Over the course of 2013, the report revealed, the army conducted only half of the brigade-wide drills that were planned for ground troops reserves units and only three-quarters of the battalion-wide drills.

In June 2014, all reserves training was stopped for a period of several months but reinstated for the final quarter of the year.

Defense Minister Moshe Ya’alon is quoted in the report as saying, in June 2014, that “the severity of the budgetary crisis” is “leading to a sharp and disastrous injury to the reserves corps and its readiness.”

The IDF, in response to the report, said that it “is acting in order to optimally utilize the training,” balancing military needs with budgetary restraints.

After welcoming the report and promising to “draw the necessary conclusions,” the army statement said that an “effort is being made” to set aside funds in 2015 explicitly for the training of reserves units.

The 10-chapter report, investigating among other things Israel Aerospace Industries and the treatment of wounded veterans, also expressed alarm at persistent stagnation in the protection of sensitive civilian sites, which loom large as targets in Israel’s future armed conflicts.
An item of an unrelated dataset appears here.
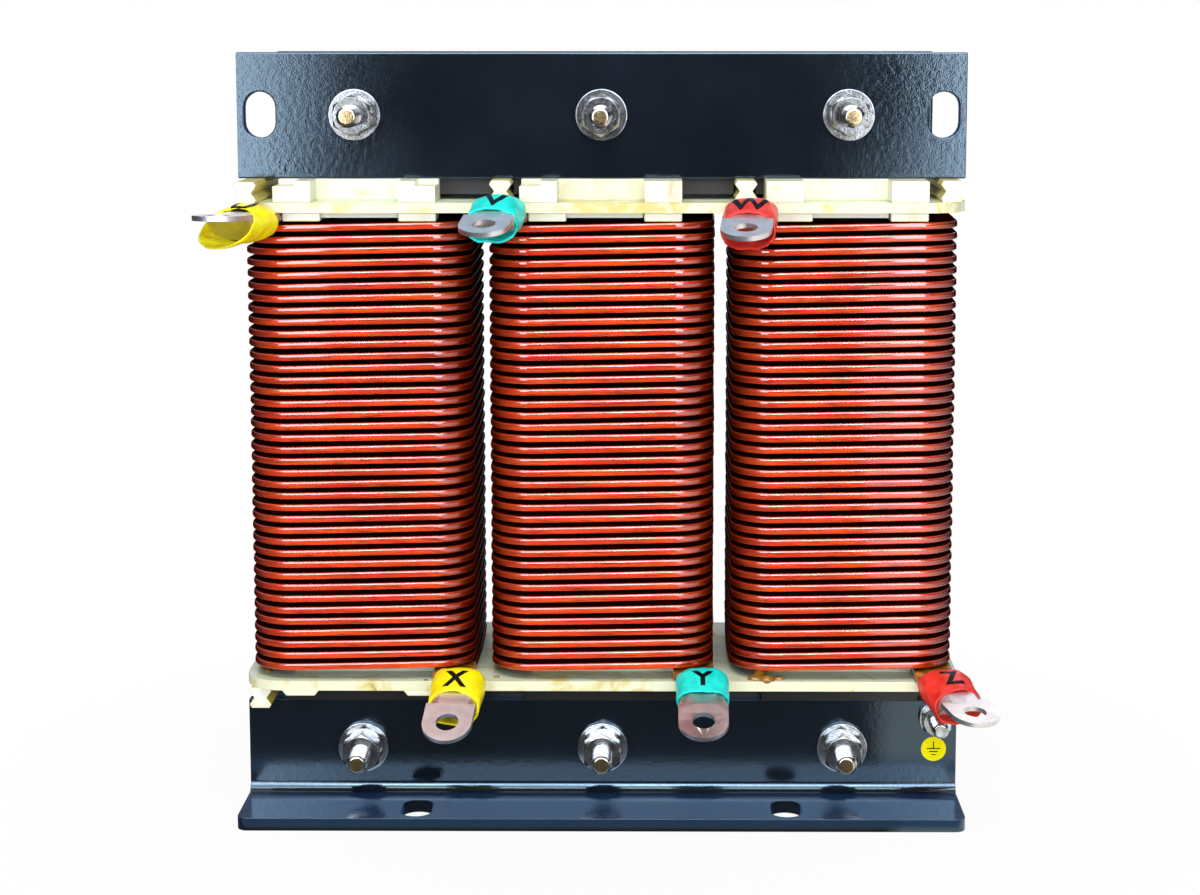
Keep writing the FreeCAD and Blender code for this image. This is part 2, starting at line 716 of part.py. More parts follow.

The findings reveal that “while there is consistent progress in [terms of] threats, there is no real progress in the delivery of a response to those threats.”

State Comptroller Yosef Shapira (photo credit: Uri Lenz/Flash90)
State Comptroller Yosef Shapira (photo credit: Uri Lenz/Flash90)
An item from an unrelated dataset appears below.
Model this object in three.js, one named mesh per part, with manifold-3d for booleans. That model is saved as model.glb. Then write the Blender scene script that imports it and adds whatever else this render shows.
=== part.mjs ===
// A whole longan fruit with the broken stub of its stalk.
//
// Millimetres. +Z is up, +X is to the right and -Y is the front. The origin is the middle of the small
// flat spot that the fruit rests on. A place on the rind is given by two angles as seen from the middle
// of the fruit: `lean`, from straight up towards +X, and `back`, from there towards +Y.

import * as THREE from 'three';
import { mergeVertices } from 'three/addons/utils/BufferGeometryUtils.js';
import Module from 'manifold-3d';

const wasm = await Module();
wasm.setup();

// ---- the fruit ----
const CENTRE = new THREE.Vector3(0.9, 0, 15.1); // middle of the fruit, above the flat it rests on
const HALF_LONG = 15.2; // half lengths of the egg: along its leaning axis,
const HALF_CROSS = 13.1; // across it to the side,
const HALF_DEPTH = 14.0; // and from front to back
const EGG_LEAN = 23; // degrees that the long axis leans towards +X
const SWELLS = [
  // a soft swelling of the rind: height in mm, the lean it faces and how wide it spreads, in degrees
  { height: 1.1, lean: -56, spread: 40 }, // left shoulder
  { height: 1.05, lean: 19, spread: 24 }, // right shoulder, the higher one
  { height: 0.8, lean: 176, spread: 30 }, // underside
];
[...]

Moreover, Shapira found that since 2004 the work that has been done has been “primarily methodological” and that “it has yet to lead to actual steps” — despite the fact that the home front, rather than Israel’s military troops, has become the primary target of Israel’s enemies.

In this regard, too, the Second Lebanon War was to have served as a wake-up call to Israel’s leaders, the comptroller’s office has long contended.
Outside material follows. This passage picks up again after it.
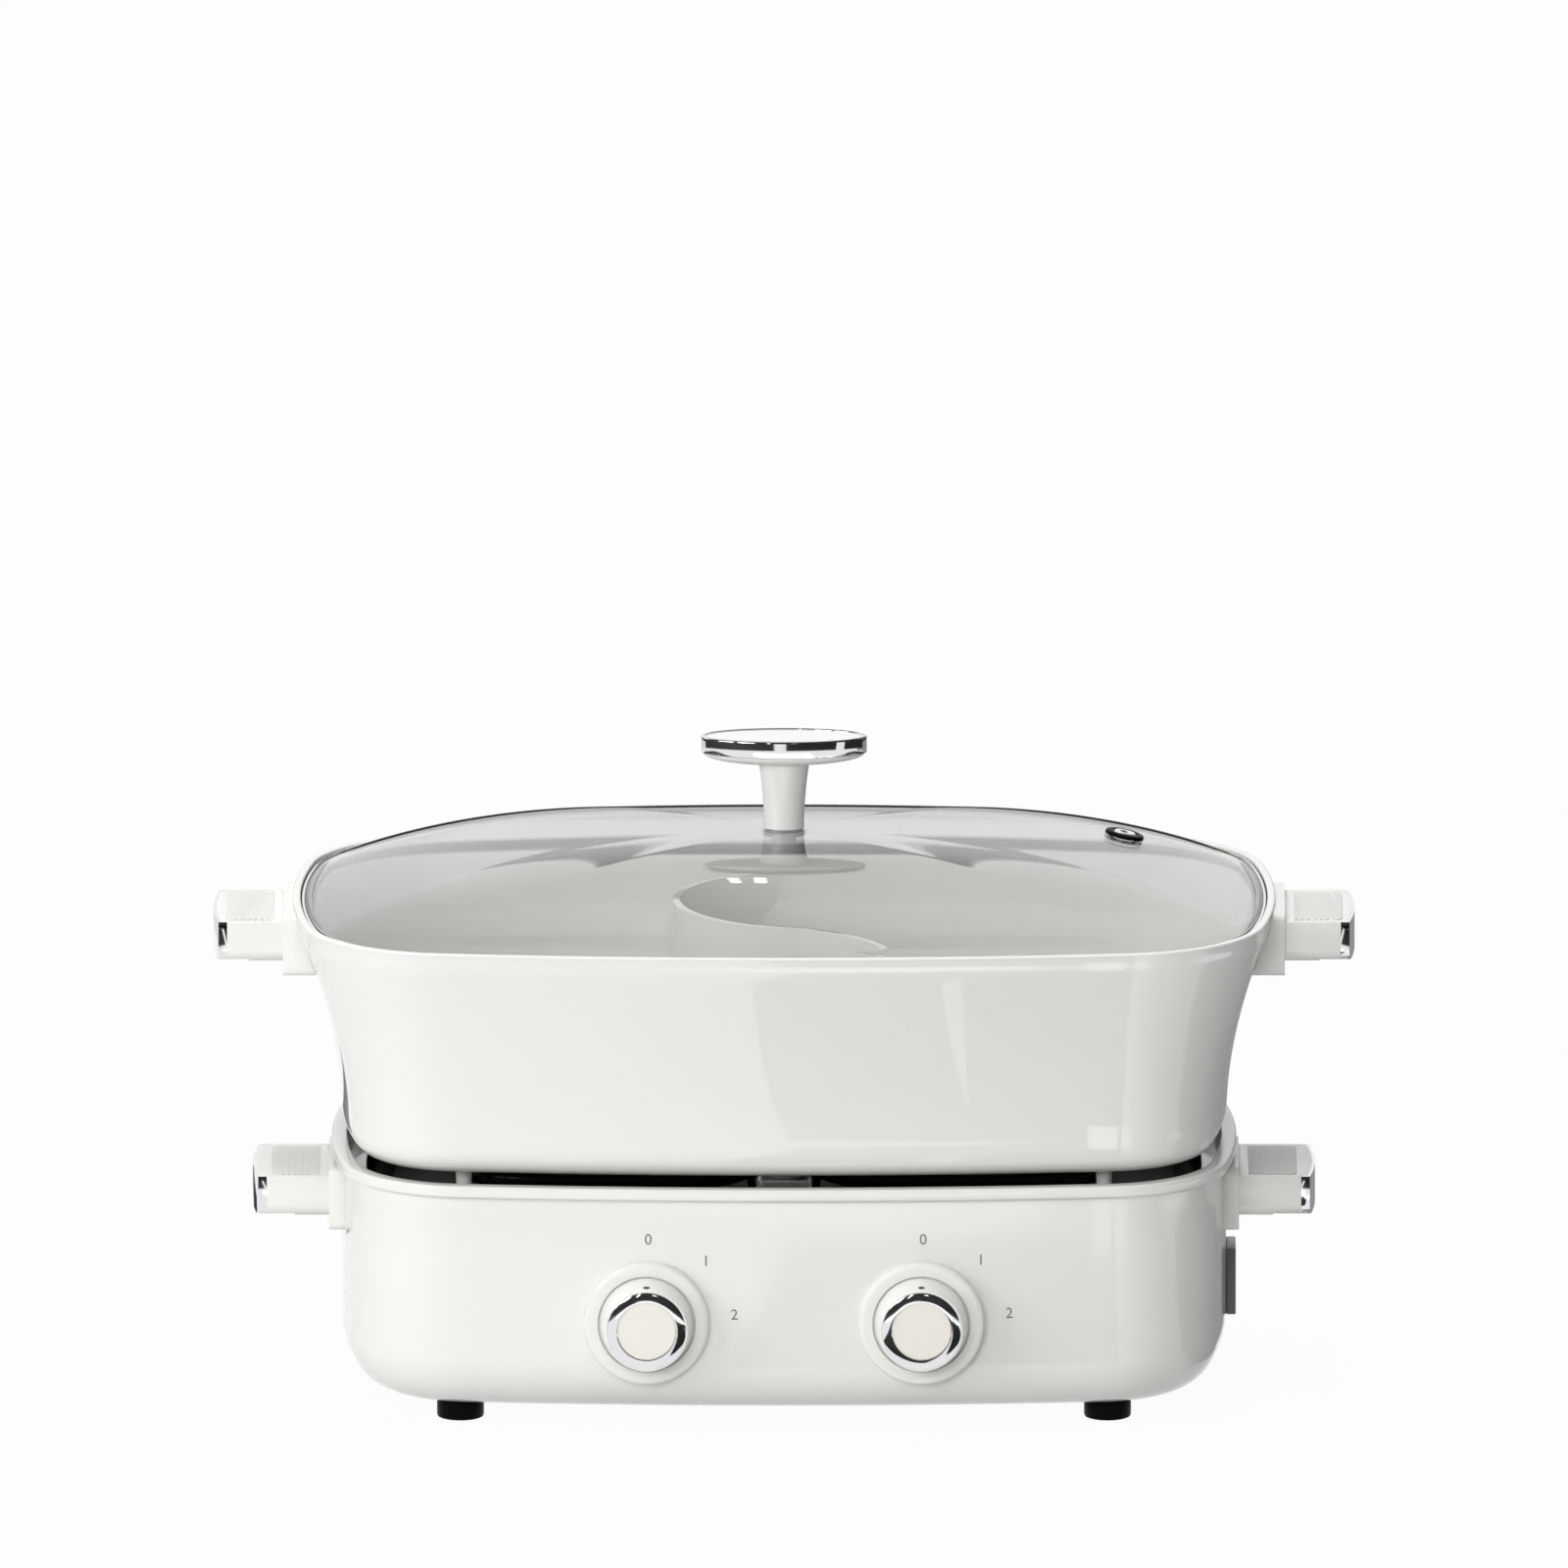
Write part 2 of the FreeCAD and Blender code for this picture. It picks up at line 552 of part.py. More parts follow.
# ---- tube heaters ----------------------------------------------------------------------------
def heater():
    """One tube: steps up from its terminals, two return bends at the middle, corners outside."""
    outer_y = HEATER_HALF_DEPTH
    run_y = HEATER_RUN_Y
    bend = (outer_y - run_y) / 2
    bend_x = HEATER_INNER_X + bend
    corner_x = HEATER_OUTER_X - HEATER_CORNER
    corner_y = outer_y - HEATER_CORNER
    turn = HEATER_CORNER * math.sqrt(0.5)
    low_x = HEATER_DROP_X + HEATER_DROP_LENGTH
    s_angle = 2 * math.atan2(HEATER_DROP, HEATER_DROP_LENGTH)
    s_radius = HEATER_DROP_LENGTH / (2 * math.sin(s_angle))
    s_x = s_radius * math.sin(s_angle / 2)
    s_z = s_radius * (1 - math.cos(s_angle / 2))
    s_mid_x = HEATER_DROP_X + HEATER_DROP_LENGTH / 2
    s_mid_z = (HEATER_Z + TERMINAL_Z) / 2
    end_x = HOUSING_X + TUBE_SOCKET_DEPTH

    def half(sign):
        """Edges from the terminal end to the middle of the outer side."""
        inner = sign * run_y
        outer = sign * outer_y
        return [
            Part.LineSegment(V(end_x, inner, TERMINAL_Z), V(low_x, inner, TERMINAL_Z)).toShape(),
            arc(V(low_x, inner, TERMINAL_Z), V(low_x - s_x, inner, TERMINAL_Z + s_z),
                V(s_mid_x, inner, s_mid_z)),
            arc(V(s_mid_x, inner, s_mid_z), V(HEATER_DROP_X + s_x, inner, HEATER_Z - s_z),
                V(HEATER_DROP_X, inner, HEATER_Z)),
            Part.LineSegment(V(HEATER_DROP_X, inner, HEATER_Z), V(bend_x, inner, HEATER_Z)).toShape(),
            arc(V(bend_x, inner, HEATER_Z), V(HEATER_INNER_X, (inner + outer) / 2, HEATER_Z),
                V(bend_x, outer, HEATER_Z)),
            Part.LineSegment(V(bend_x, outer, HEATER_Z), V(corner_x, outer, HEATER_Z)).toShape(),
            arc(V(corner_x, outer, HEATER_Z),
                V(corner_x + turn, sign * (corner_y + turn), HEATER_Z),
                V(HEATER_OUTER_X, sign * corner_y, HEATER_Z)),
        ]

    side = Part.LineSegment(V(HEATER_OUTER_X, -corner_y, HEATER_Z),
                            V(HEATER_OUTER_X, corner_y, HEATER_Z)).toShape()
    path = Part.Wire(Part.__sortEdges__(half(-1) + [side] + half(1)))
    section = Part.makeCircle(HEATER_TUBE / 2, V(end_x, -run_y, TERMINAL_Z), RIGHT)
    return path.makePipeShell([Part.Wire([section])], True, False)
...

In July 2007, one year after the outbreak of the Second Lebanon War, then state comptroller Micha Lindenstrauss released a report about the readiness of the home front. During the course of the 34-day war, he wrote, “multiple failures, some of them most grave,” were apparent in the way the government and the various security forces addressed the ongoing attacks against Israel’s civilians. The remedy, he wrote, was for the government to establish “a central, national organization” that could “concentrate on the home front during ordinary times and times of emergency – including the formulation of protocol and the building of troop structure and their training.”

In 2011, this, along with political expediency, birthed the Home Front Defense Ministry, which was given a budget, a staff, and offices, but not legislative authority.

Three years later, in April of 2014, with little progress made, the minister resigned and the ministry collapsed into the pages of history.

An officer from the Home Front Command talks to students during an emergency drill at an Israeli school, October 2012 (photo credit: Oren Nahshon/Flash90)
An officer from the Home Front Command talks to students during an emergency drill at an Israeli school, October 2012 (photo credit: Oren Nahshon/Flash90)

Today, with responsibility for the protection of the home front squarely in the hands of the Defense Ministry, Shapira urged Prime Minister Benjamin Netanyahu to formulate a defense doctrine for Israel’s sensitive sites and the Defense Ministry to appoint a single actor with responsibility for the project. In the name of “the protection of state security,” he excised the specific details of the recommendations from the public document.

Shapira, far more mild-mannered than his predecessor — who was seen as an antagonist to Netanyahu — recommended that the IDF chief of staff set a minimum training budget for the reservists of the ground troops and the defense minister approve the requirements and present them to the cabinet and the Knesset Foreign Affairs and Defense Committee. Refraining from doing so, he wrote, “harms the Knesset and the political echelon’s ability to oversee the level of preparedness of the reserves corps, as is required [by law].”